### Recorded information
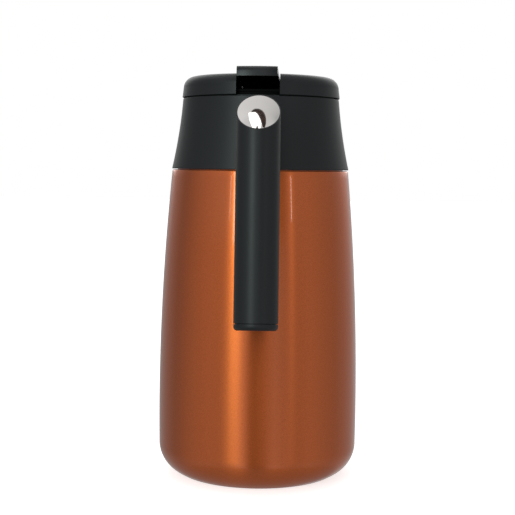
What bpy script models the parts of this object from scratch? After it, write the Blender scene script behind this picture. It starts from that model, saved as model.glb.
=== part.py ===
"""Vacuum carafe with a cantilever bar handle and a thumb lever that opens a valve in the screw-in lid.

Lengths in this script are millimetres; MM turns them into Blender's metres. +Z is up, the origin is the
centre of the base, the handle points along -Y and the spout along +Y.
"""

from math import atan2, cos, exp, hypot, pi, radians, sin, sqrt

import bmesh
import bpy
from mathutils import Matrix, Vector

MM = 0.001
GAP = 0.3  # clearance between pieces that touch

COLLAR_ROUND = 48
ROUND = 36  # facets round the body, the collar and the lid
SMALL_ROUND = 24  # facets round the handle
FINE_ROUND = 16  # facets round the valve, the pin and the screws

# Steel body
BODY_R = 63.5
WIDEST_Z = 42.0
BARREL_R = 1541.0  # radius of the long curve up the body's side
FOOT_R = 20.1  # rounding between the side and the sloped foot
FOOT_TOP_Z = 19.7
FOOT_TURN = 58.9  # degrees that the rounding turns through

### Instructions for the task
Print only the lines that run from the start of the listing to the line bearing "pieces that touch"; please keep the first line and that last one, exactly as they appear.

### Response to the exercise
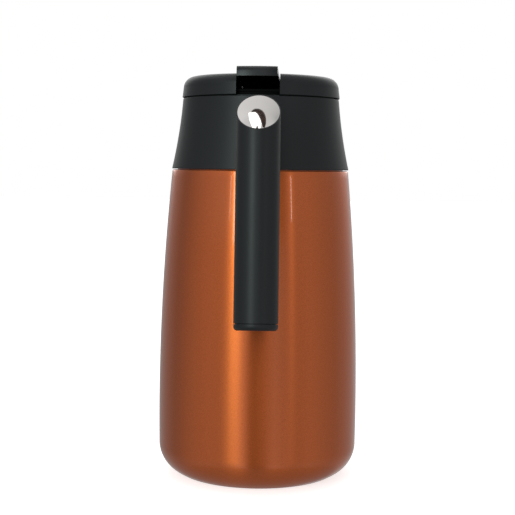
What bpy script models the parts of this object from scratch? After it, write the Blender scene script behind this picture. It starts from that model, saved as model.glb.
=== part.py ===
"""Vacuum carafe with a cantilever bar handle and a thumb lever that opens a valve in the screw-in lid.

Lengths in this script are millimetres; MM turns them into Blender's metres. +Z is up, the origin is the
centre of the base, the handle points along -Y and the spout along +Y.
"""

from math import atan2, cos, exp, hypot, pi, radians, sin, sqrt

import bmesh
import bpy
from mathutils import Matrix, Vector

MM = 0.001
GAP = 0.3  # clearance between pieces that touch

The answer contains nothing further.